** START OF DATA SEGMENT **
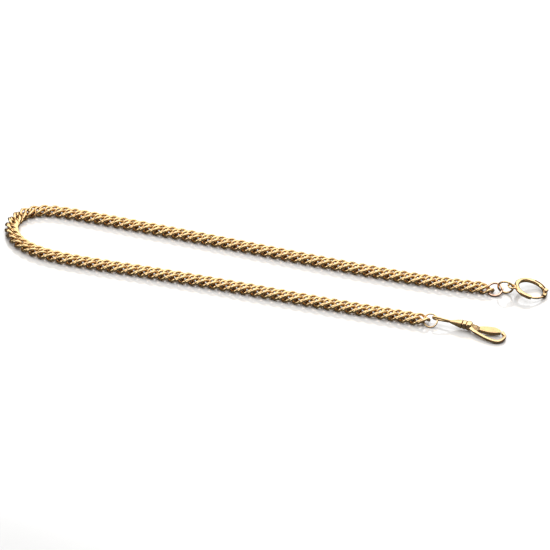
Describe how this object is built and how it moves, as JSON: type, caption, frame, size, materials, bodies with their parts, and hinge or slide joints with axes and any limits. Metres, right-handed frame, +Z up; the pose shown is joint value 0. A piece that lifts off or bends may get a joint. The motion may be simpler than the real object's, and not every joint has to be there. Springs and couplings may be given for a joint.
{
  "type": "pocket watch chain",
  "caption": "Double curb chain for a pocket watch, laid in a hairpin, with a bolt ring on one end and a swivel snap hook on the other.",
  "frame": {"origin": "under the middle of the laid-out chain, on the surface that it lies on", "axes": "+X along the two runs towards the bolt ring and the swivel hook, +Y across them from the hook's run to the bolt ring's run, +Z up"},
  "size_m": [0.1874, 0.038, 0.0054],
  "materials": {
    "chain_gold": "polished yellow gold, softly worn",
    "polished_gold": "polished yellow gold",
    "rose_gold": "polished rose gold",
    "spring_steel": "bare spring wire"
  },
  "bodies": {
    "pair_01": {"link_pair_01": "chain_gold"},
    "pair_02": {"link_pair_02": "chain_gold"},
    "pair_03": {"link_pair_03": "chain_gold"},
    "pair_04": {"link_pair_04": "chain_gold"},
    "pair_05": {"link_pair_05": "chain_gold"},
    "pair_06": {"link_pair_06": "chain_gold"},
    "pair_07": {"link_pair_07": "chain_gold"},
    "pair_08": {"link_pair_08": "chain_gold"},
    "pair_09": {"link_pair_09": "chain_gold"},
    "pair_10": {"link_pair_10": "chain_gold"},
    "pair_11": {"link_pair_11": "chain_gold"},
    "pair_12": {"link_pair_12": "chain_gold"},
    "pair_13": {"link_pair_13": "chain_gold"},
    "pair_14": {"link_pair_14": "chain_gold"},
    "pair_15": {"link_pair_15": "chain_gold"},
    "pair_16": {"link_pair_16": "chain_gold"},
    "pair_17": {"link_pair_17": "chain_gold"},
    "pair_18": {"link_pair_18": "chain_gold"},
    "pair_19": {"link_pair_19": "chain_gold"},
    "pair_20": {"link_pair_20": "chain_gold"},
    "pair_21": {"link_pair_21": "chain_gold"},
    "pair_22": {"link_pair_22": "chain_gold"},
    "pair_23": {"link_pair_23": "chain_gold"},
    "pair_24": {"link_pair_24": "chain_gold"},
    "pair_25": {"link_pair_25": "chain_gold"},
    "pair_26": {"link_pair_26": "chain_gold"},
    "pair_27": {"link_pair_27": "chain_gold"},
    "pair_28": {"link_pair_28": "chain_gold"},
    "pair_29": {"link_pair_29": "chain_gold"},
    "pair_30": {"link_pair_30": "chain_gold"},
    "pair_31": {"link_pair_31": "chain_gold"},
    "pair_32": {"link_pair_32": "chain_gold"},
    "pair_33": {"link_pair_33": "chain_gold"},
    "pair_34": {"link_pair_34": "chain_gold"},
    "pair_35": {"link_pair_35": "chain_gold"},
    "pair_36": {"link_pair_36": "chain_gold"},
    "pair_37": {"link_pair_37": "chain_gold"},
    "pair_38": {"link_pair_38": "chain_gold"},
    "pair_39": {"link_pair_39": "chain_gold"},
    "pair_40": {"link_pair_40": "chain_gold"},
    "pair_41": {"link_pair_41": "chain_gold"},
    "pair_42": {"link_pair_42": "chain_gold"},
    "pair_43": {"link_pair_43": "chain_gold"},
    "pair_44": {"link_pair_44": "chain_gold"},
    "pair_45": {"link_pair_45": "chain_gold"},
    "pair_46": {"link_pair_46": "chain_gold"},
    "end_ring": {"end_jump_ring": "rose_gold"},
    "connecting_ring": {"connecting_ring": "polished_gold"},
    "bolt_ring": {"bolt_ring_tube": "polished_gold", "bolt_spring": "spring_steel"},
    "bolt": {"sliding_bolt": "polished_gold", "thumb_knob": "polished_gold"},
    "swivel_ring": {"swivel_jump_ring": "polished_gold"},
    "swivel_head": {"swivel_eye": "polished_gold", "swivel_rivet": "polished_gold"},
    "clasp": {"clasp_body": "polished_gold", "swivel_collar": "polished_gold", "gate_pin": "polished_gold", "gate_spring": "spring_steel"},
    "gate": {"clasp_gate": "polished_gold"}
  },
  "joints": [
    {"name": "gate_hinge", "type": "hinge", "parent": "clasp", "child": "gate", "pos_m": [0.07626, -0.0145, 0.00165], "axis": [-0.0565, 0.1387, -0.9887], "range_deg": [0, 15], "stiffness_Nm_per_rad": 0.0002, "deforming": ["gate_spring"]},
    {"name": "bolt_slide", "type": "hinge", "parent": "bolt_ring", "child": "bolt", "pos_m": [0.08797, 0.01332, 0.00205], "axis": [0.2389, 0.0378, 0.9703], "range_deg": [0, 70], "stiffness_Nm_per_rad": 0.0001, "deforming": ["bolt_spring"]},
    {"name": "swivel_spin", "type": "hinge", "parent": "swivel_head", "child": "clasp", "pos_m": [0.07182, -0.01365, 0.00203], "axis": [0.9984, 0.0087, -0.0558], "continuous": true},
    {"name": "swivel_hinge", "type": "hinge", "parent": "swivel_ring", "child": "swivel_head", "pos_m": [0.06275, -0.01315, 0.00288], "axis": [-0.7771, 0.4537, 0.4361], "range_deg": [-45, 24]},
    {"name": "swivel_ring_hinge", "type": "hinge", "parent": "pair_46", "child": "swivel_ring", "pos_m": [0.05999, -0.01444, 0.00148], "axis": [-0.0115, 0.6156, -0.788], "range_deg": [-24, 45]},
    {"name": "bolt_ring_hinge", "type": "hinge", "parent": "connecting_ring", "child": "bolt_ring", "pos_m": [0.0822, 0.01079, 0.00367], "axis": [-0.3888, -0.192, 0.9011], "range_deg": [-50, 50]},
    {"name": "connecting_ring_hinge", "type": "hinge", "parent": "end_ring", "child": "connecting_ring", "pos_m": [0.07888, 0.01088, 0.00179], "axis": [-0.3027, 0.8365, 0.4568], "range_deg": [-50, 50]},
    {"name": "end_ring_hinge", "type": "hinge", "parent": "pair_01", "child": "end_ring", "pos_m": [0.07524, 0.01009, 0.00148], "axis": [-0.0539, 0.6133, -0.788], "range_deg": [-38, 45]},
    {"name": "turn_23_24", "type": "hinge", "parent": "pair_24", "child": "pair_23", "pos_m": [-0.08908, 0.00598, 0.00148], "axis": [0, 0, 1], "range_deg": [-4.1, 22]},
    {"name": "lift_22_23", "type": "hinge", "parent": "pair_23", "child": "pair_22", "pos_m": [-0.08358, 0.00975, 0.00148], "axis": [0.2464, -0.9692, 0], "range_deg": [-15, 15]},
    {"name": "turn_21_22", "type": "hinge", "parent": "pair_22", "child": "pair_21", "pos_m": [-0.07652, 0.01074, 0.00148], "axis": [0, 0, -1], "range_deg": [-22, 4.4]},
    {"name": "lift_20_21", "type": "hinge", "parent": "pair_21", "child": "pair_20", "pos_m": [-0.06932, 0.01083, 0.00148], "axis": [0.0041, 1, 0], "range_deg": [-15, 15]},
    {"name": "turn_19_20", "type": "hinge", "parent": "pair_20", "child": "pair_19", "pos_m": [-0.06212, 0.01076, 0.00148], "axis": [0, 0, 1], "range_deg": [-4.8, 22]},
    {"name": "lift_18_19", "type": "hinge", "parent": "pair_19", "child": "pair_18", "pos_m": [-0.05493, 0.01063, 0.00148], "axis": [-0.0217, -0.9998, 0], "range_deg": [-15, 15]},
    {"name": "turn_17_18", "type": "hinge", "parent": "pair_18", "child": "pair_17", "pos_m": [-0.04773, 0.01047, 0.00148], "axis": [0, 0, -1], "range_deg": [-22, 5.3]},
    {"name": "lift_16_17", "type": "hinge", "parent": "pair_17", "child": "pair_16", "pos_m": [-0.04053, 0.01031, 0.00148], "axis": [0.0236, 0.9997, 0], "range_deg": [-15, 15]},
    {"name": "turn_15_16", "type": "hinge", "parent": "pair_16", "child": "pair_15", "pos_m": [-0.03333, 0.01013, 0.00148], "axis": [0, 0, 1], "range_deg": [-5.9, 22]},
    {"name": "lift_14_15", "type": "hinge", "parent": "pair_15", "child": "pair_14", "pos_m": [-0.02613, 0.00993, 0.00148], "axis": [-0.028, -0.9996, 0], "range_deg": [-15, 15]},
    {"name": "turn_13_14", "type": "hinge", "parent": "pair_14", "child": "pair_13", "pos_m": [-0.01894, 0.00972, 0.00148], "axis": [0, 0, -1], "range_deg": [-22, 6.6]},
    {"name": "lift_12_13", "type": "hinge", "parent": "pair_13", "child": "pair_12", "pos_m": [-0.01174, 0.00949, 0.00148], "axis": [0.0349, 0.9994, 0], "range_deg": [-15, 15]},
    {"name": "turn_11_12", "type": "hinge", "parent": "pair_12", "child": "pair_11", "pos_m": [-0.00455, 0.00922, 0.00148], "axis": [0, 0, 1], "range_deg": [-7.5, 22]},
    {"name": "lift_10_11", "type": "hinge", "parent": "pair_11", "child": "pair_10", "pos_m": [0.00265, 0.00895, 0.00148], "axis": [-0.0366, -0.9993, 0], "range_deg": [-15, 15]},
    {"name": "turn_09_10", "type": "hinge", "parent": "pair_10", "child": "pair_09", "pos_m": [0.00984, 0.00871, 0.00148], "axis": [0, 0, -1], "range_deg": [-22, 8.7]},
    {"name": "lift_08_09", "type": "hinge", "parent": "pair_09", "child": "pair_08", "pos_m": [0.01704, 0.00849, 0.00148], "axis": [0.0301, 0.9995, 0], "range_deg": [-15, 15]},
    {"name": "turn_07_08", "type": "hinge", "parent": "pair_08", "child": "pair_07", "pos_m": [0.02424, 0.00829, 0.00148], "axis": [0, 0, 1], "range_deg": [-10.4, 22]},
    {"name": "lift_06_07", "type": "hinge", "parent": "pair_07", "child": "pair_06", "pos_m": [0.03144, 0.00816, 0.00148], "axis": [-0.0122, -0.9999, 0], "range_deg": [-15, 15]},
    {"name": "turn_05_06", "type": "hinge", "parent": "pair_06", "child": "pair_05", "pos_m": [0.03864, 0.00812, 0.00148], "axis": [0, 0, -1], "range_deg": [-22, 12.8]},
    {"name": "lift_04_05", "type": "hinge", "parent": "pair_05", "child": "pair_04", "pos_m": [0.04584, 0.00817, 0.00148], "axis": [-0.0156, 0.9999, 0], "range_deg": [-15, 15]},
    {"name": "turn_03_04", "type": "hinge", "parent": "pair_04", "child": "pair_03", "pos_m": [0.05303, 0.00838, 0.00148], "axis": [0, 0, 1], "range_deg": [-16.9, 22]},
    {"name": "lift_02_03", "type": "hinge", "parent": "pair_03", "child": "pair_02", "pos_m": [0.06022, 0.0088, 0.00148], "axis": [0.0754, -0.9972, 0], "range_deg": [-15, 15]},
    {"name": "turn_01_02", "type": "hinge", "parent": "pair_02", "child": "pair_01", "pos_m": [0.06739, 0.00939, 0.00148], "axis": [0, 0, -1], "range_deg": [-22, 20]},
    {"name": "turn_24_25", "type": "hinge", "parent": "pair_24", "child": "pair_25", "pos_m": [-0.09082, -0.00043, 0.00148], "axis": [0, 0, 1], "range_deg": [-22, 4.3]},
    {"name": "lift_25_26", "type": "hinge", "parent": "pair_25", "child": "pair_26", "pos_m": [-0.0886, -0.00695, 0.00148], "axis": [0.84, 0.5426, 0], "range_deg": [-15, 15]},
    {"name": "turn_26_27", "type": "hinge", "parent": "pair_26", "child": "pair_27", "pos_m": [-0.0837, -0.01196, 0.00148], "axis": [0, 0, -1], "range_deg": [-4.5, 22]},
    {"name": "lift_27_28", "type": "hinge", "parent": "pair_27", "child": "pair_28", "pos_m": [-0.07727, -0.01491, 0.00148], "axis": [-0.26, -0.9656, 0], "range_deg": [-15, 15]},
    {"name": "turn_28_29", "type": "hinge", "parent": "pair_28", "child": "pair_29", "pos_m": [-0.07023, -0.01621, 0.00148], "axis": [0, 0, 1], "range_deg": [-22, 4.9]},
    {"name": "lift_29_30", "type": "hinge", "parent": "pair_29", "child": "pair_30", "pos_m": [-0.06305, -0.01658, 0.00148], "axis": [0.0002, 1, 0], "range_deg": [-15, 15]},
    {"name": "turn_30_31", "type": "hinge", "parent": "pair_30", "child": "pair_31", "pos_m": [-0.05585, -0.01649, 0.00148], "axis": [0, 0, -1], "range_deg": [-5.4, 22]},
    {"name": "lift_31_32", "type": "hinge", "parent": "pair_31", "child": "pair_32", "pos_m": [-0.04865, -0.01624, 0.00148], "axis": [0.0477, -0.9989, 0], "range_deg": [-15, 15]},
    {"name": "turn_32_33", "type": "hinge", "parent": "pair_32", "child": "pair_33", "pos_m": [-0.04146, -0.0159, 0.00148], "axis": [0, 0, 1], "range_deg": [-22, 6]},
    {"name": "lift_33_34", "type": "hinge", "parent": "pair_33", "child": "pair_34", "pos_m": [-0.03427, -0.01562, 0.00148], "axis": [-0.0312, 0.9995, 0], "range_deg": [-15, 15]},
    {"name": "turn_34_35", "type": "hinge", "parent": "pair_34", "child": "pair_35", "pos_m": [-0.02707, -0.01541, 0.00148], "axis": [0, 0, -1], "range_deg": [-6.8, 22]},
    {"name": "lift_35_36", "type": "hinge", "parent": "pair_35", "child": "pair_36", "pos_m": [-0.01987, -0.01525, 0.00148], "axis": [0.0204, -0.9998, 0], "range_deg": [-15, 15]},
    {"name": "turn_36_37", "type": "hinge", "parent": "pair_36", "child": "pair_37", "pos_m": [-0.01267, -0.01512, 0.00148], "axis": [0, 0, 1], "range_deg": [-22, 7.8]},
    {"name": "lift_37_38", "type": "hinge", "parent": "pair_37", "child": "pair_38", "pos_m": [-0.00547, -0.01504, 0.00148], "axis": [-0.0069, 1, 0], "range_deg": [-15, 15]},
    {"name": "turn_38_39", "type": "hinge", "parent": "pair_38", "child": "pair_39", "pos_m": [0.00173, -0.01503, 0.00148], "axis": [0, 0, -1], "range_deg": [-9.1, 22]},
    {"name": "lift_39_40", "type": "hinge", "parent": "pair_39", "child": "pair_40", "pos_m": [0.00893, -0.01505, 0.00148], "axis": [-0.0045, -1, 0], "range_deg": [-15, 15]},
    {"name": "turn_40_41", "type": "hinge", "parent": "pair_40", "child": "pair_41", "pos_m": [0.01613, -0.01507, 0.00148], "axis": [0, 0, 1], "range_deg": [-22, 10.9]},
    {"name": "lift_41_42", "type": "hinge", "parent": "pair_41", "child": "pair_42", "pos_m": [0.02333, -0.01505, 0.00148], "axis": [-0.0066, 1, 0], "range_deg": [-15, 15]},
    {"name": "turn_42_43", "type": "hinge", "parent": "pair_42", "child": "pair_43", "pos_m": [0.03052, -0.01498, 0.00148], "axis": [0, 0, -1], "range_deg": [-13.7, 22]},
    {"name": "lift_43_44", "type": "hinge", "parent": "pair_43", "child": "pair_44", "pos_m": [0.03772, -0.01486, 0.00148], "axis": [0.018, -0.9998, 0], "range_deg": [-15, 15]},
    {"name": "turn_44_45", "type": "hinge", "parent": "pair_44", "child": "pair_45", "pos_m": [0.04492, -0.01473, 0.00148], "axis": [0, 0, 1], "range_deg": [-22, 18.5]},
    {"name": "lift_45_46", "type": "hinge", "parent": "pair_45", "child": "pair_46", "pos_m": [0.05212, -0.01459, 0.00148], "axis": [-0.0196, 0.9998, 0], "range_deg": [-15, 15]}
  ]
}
** END OF DATA SEGMENT **
• AIM
For each line of the listing that holds the word "caption", show that line.

• ANSWER BELOW
Describe how this object is built and how it moves, as JSON: type, caption, frame, size, materials, bodies with their parts, and hinge or slide joints with axes and any limits. Metres, right-handed frame, +Z up; the pose shown is joint value 0. A piece that lifts off or bends may get a joint. The motion may be simpler than the real object's, and not every joint has to be there. Springs and couplings may be given for a joint.
  "caption": "Double curb chain for a pocket watch, laid in a hairpin, with a bolt ring on one end and a swivel snap hook on the other.",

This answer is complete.